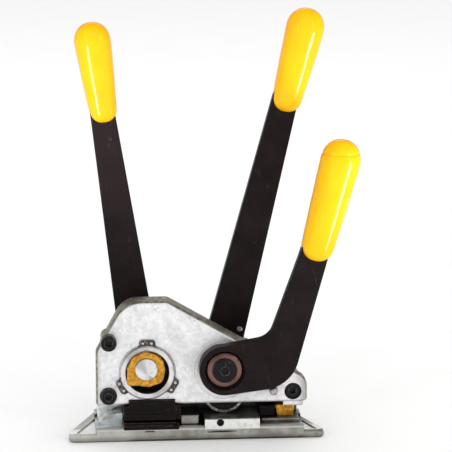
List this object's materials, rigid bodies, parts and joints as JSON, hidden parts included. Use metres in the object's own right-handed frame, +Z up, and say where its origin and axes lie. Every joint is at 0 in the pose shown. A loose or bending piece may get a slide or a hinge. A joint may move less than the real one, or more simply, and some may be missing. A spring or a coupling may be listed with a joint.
{
  "type": "strapping tool",
  "caption": "Sealless combination strapping tool: flat base, cast housing, crimping punch and crank, feed wheel with ratchet, and long hand levers with dipped grips",
  "frame": {"origin": "centre of the underside of the base", "axes": "+X along the strap to the right seen from the open working side, -Y towards the open working side, +Z up"},
  "size_m": [0.233, 0.0949, 0.3425],
  "materials": {
    "zinc_steel": "grey-green zinc plated, satin, worn on the edges",
    "cast_aluminium": "bright cast aluminium, scratched",
    "ground_steel": "ground steel",
    "turned_steel": "turned steel",
    "die_steel": "dark hardened tool steel",
    "black_steel": "black oxide, satin",
    "handle_steel": "black-brown oxide finish, satin, worn on the edges",
    "copper_washer": "copper-brown, satin",
    "spring_steel": "spring wire",
    "bronze": "bronze, satin",
    "grip_vinyl": "yellow dipped vinyl, glossy"
  },
  "bodies": {
    "root": {"base_plate": "zinc_steel", "base_screws": "black_steel", "die_block": "die_steel", "gripper_plate": "ground_steel", "gripper_pin": "black_steel", "shear_block": "ground_steel", "rear_guide": "die_steel", "bronze_guide": "bronze", "housing": "cast_aluminium", "housing_screws": "black_steel", "window_ring": "turned_steel", "ring_dowels": "turned_steel", "hub_ring": "turned_steel", "stop_pin": "turned_steel", "rear_cover": "cast_aluminium", "seal_bush": "bronze", "pivot_bush": "bronze", "hold_pawl_pin": "turned_steel", "lever_spring": "spring_steel"},
    "release_lever": {"release_lever": "handle_steel", "release_grip": "grip_vinyl", "lever_washer": "copper_washer", "lever_screw": "black_steel", "feed_carrier": "die_steel", "feed_bushes": "bronze"},
    "feed_wheel": {"feed_wheel": "die_steel", "driven_gear": "ground_steel", "feed_shaft": "turned_steel"},
    "ratchet": {"pinion_shaft": "turned_steel", "ratchet_wheel": "ground_steel", "tension_washer": "turned_steel", "tension_nut": "black_steel"},
    "tension_handle": {"tension_handle": "handle_steel", "tension_grip": "grip_vinyl", "handle_bush": "bronze", "drive_pawl_pin": "turned_steel", "spring_post": "turned_steel"},
    "drive_pawl": {"drive_pawl": "die_steel"},
    "hold_pawl": {"hold_pawl": "die_steel"},
    "sealing_handle": {"sealing_handle": "handle_steel", "sealing_grip": "grip_vinyl", "eccentric_shaft": "turned_steel", "shaft_key": "turned_steel", "sealing_washer": "turned_steel", "sealing_nut": "black_steel"},
    "slide_block": {"slide_block": "bronze", "slide_cap": "bronze"},
    "punch": {"punch_carrier": "die_steel", "punch_block": "die_steel", "punch_screws": "black_steel", "cutter_blade": "die_steel"}
  },
  "joints": [
    {"name": "release_pivot", "type": "hinge", "parent": "root", "child": "release_lever", "pos_m": [0.0217, 0, 0.0605], "axis": [0, -1, 0], "range_deg": [0, 16], "stiffness_Nm_per_rad": 1.2, "springref_deg": -14.32, "deforming": ["lever_spring"]},
    {"name": "feed_wheel_axle", "type": "hinge", "parent": "release_lever", "child": "feed_wheel", "pos_m": [0.023, 0, 0.03503], "axis": [0, -1, 0], "range_deg": [-12, 40]},
    {"name": "ratchet_shaft", "type": "hinge", "parent": "release_lever", "child": "ratchet", "pos_m": [0.0217, 0, 0.0605], "axis": [0, -1, 0], "range_deg": [-56, 16]},
    {"name": "tension_pivot", "type": "hinge", "parent": "root", "child": "tension_handle", "pos_m": [0.0217, 0, 0.0605], "axis": [0, -1, 0], "range_deg": [-55, 15]},
    {"name": "drive_pawl_pivot", "type": "hinge", "parent": "tension_handle", "child": "drive_pawl", "pos_m": [0.05159, 0, 0.05788], "axis": [0, -1, 0], "range_deg": [-12, 0], "stiffness_Nm_per_rad": 0.03, "springref_deg": 17.19},
    {"name": "hold_pawl_pivot", "type": "hinge", "parent": "root", "child": "hold_pawl", "pos_m": [-0.00728, 0, 0.05273], "axis": [0, -1, 0], "range_deg": [-12, 0], "stiffness_Nm_per_rad": 0.03, "springref_deg": 17.19},
    {"name": "sealing_pivot", "type": "hinge", "parent": "root", "child": "sealing_handle", "pos_m": [-0.0397, 0, 0.0571], "axis": [0, -1, 0], "range_deg": [0, 80]},
    {"name": "crank_pin", "type": "hinge", "parent": "sealing_handle", "child": "slide_block", "pos_m": [-0.04079, 0, 0.06116], "axis": [0, -1, 0], "range_deg": [-81, 1]},
    {"name": "punch_slide", "type": "slide", "parent": "root", "child": "punch", "axis": [0, 0, 1], "range_m": [-0.0044, 0.0001]}
  ],
  "couplings": [
    {"joint": "feed_wheel_axle", "follows": "tension_pivot", "ratio": -0.7},
    {"joint": "ratchet_shaft", "follows": "tension_pivot", "ratio": 1},
    {"joint": "crank_pin", "follows": "sealing_pivot", "ratio": -1},
    {"joint": "punch_slide", "follows": "sealing_pivot", "m_per_rad": -0.003008}
  ]
}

#### WHAT YOU NEED TO DO
Give back the whole listing exactly as it reads.

#### WRITTEN RESPONSE
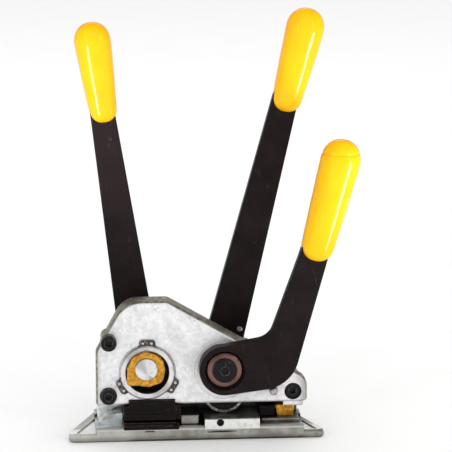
List this object's materials, rigid bodies, parts and joints as JSON, hidden parts included. Use metres in the object's own right-handed frame, +Z up, and say where its origin and axes lie. Every joint is at 0 in the pose shown. A loose or bending piece may get a slide or a hinge. A joint may move less than the real one, or more simply, and some may be missing. A spring or a coupling may be listed with a joint.
{
  "type": "strapping tool",
  "caption": "Sealless combination strapping tool: flat base, cast housing, crimping punch and crank, feed wheel with ratchet, and long hand levers with dipped grips",
  "frame": {"origin": "centre of the underside of the base", "axes": "+X along the strap to the right seen from the open working side, -Y towards the open working side, +Z up"},
  "size_m": [0.233, 0.0949, 0.3425],
  "materials": {
    "zinc_steel": "grey-green zinc plated, satin, worn on the edges",
    "cast_aluminium": "bright cast aluminium, scratched",
    "ground_steel": "ground steel",
    "turned_steel": "turned steel",
    "die_steel": "dark hardened tool steel",
    "black_steel": "black oxide, satin",
    "handle_steel": "black-brown oxide finish, satin, worn on the edges",
    "copper_washer": "copper-brown, satin",
    "spring_steel": "spring wire",
    "bronze": "bronze, satin",
    "grip_vinyl": "yellow dipped vinyl, glossy"
  },
  "bodies": {
    "root": {"base_plate": "zinc_steel", "base_screws": "black_steel", "die_block": "die_steel", "gripper_plate": "ground_steel", "gripper_pin": "black_steel", "shear_block": "ground_steel", "rear_guide": "die_steel", "bronze_guide": "bronze", "housing": "cast_aluminium", "housing_screws": "black_steel", "window_ring": "turned_steel", "ring_dowels": "turned_steel", "hub_ring": "turned_steel", "stop_pin": "turned_steel", "rear_cover": "cast_aluminium", "seal_bush": "bronze", "pivot_bush": "bronze", "hold_pawl_pin": "turned_steel", "lever_spring": "spring_steel"},
    "release_lever": {"release_lever": "handle_steel", "release_grip": "grip_vinyl", "lever_washer": "copper_washer", "lever_screw": "black_steel", "feed_carrier": "die_steel", "feed_bushes": "bronze"},
    "feed_wheel": {"feed_wheel": "die_steel", "driven_gear": "ground_steel", "feed_shaft": "turned_steel"},
    "ratchet": {"pinion_shaft": "turned_steel", "ratchet_wheel": "ground_steel", "tension_washer": "turned_steel", "tension_nut": "black_steel"},
    "tension_handle": {"tension_handle": "handle_steel", "tension_grip": "grip_vinyl", "handle_bush": "bronze", "drive_pawl_pin": "turned_steel", "spring_post": "turned_steel"},
    "drive_pawl": {"drive_pawl": "die_steel"},
    "hold_pawl": {"hold_pawl": "die_steel"},
    "sealing_handle": {"sealing_handle": "handle_steel", "sealing_grip": "grip_vinyl", "eccentric_shaft": "turned_steel", "shaft_key": "turned_steel", "sealing_washer": "turned_steel", "sealing_nut": "black_steel"},
    "slide_block": {"slide_block": "bronze", "slide_cap": "bronze"},
    "punch": {"punch_carrier": "die_steel", "punch_block": "die_steel", "punch_screws": "black_steel", "cutter_blade": "die_steel"}
  },
  "joints": [
    {"name": "release_pivot", "type": "hinge", "parent": "root", "child": "release_lever", "pos_m": [0.0217, 0, 0.0605], "axis": [0, -1, 0], "range_deg": [0, 16], "stiffness_Nm_per_rad": 1.2, "springref_deg": -14.32, "deforming": ["lever_spring"]},
    {"name": "feed_wheel_axle", "type": "hinge", "parent": "release_lever", "child": "feed_wheel", "pos_m": [0.023, 0, 0.03503], "axis": [0, -1, 0], "range_deg": [-12, 40]},
    {"name": "ratchet_shaft", "type": "hinge", "parent": "release_lever", "child": "ratchet", "pos_m": [0.0217, 0, 0.0605], "axis": [0, -1, 0], "range_deg": [-56, 16]},
    {"name": "tension_pivot", "type": "hinge", "parent": "root", "child": "tension_handle", "pos_m": [0.0217, 0, 0.0605], "axis": [0, -1, 0], "range_deg": [-55, 15]},
    {"name": "drive_pawl_pivot", "type": "hinge", "parent": "tension_handle", "child": "drive_pawl", "pos_m": [0.05159, 0, 0.05788], "axis": [0, -1, 0], "range_deg": [-12, 0], "stiffness_Nm_per_rad": 0.03, "springref_deg": 17.19},
    {"name": "hold_pawl_pivot", "type": "hinge", "parent": "root", "child": "hold_pawl", "pos_m": [-0.00728, 0, 0.05273], "axis": [0, -1, 0], "range_deg": [-12, 0], "stiffness_Nm_per_rad": 0.03, "springref_deg": 17.19},
    {"name": "sealing_pivot", "type": "hinge", "parent": "root", "child": "sealing_handle", "pos_m": [-0.0397, 0, 0.0571], "axis": [0, -1, 0], "range_deg": [0, 80]},
    {"name": "crank_pin", "type": "hinge", "parent": "sealing_handle", "child": "slide_block", "pos_m": [-0.04079, 0, 0.06116], "axis": [0, -1, 0], "range_deg": [-81, 1]},
    {"name": "punch_slide", "type": "slide", "parent": "root", "child": "punch", "axis": [0, 0, 1], "range_m": [-0.0044, 0.0001]}
  ],
  "couplings": [
    {"joint": "feed_wheel_axle", "follows": "tension_pivot", "ratio": -0.7},
    {"joint": "ratchet_shaft", "follows": "tension_pivot", "ratio": 1},
    {"joint": "crank_pin", "follows": "sealing_pivot", "ratio": -1},
    {"joint": "punch_slide", "follows": "sealing_pivot", "m_per_rad": -0.003008}
  ]
}